In fact, Nietzsche begins his argument from exactly the same place as Adam Smith: human beings are rational. But rational here means calculation, exchange and hence, trucking and bartering; buying and selling is then the first expression of human thought and is prior to any sort of social relations.

But then he reveals exactly why Adam Smith had to pretend that Neolithic villagers would be making transactions through the spot trade. Because if we have no prior moral relations with each other, and morality just emerges from exchange, then ongoing social relations between two people will only exist if the exchange is incomplete – if someone hasn’t paid up.

But in that case, one of the parties is a criminal, a deadbeat and justice would have to begin with the vindictive punishment of such deadbeats. Thus he says all those law codes where it says ‘twenty heifers for a gouged-out eye’ – really, originally, it was the other way around. If you owe someone twenty heifers and don’t pay they gouge out your eye. Morality begins with Shylock’s pound of flesh.
Needless to say there’s zero evidence for any of this – Nietzsche just completely made it up. The question is whether even he believed it. Maybe I’m an optimist, but I prefer to think he didn’t.

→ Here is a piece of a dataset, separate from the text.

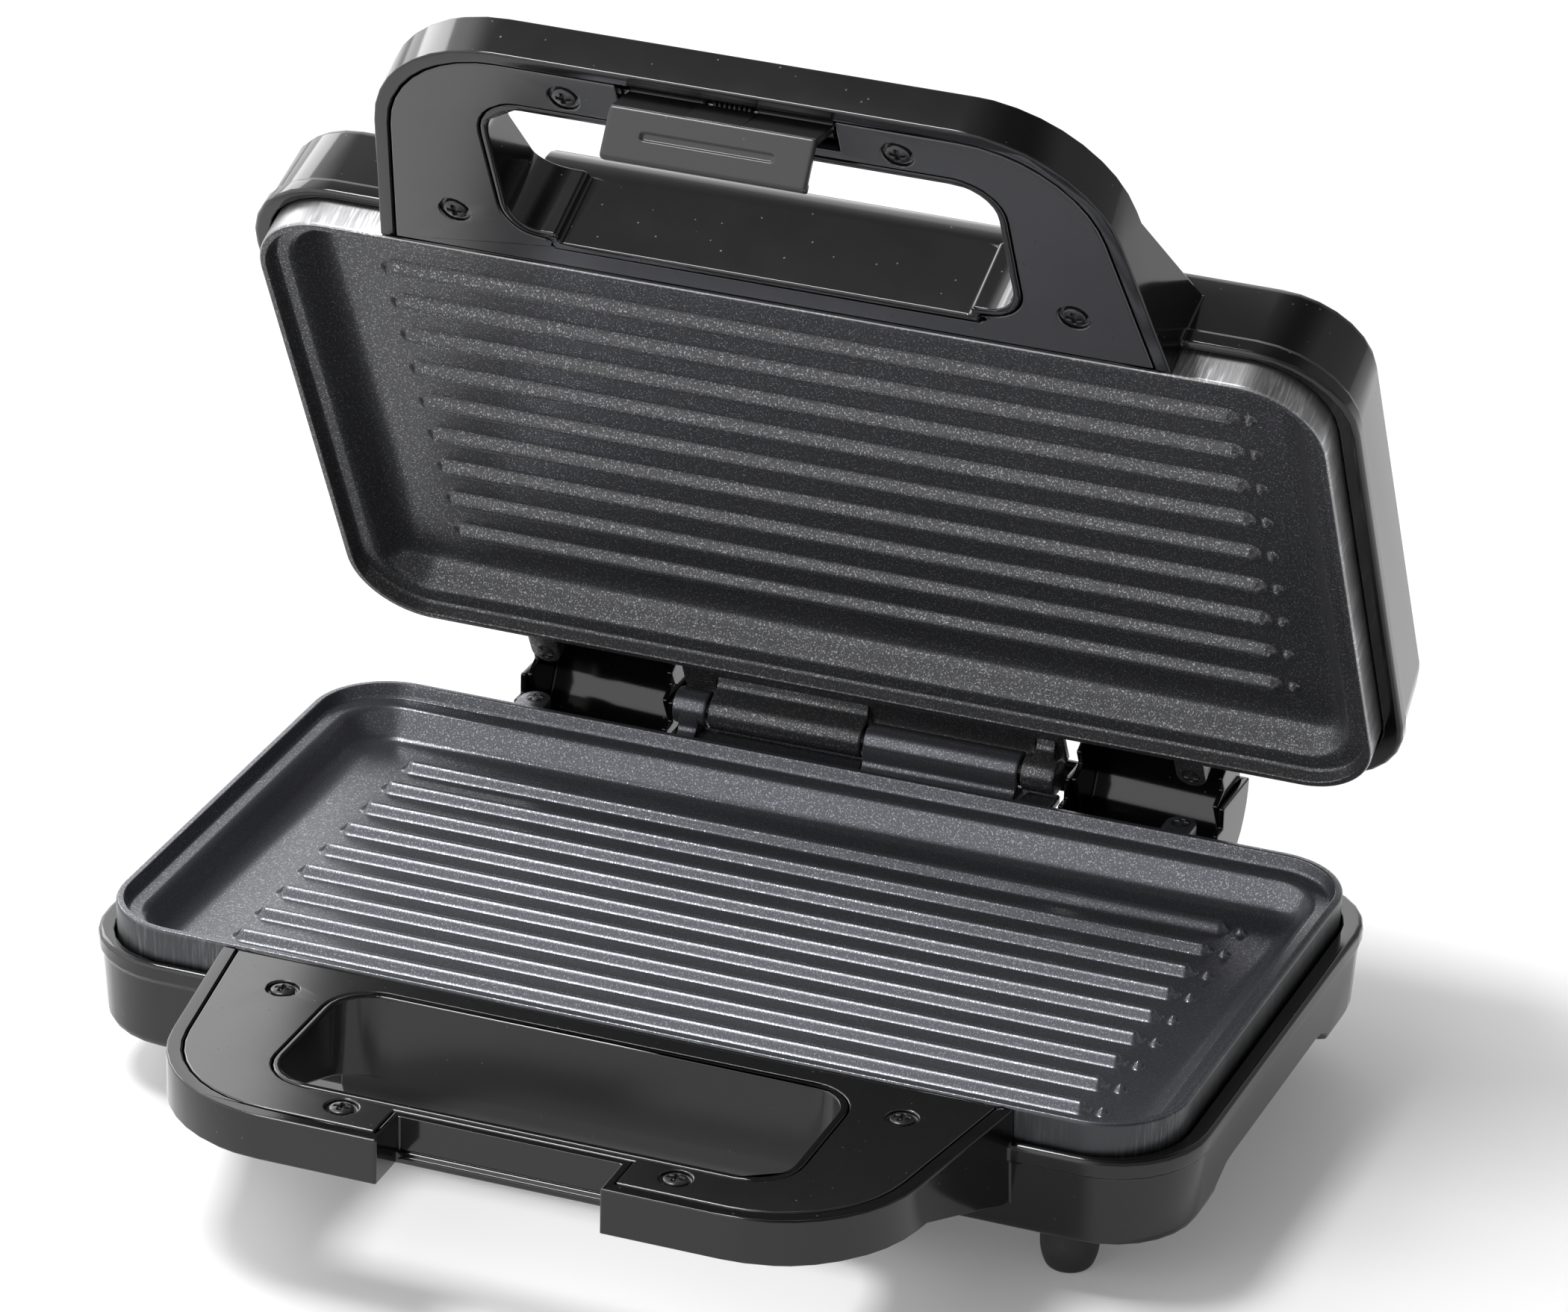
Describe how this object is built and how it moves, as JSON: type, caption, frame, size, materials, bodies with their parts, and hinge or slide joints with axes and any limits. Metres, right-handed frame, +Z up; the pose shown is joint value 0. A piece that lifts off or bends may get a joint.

Anyway it only makes sense if you assume those premises; that all human interaction is exchange, and therefore, all ongoing relations are debts. This flies in the face of everything we actually know or experience of human life. But once you start thinking that the market is the model for all human behavior, that’s where you end up with.

If however you ditch the whole myth of barter, and start with a community where people do have prior moral relations, and then ask, how do those moral relations come to be framed as ‘debts’ – that is, as something precisely quantified, impersonal, and therefore, transferrable – well, that’s an entirely different question. In that case, yes, you do have to start with the role of violence.

Nietzsche may once have been overrated as a political thinker, but I believe that he is now seriously underrated in that wise. So the bit above made me happy.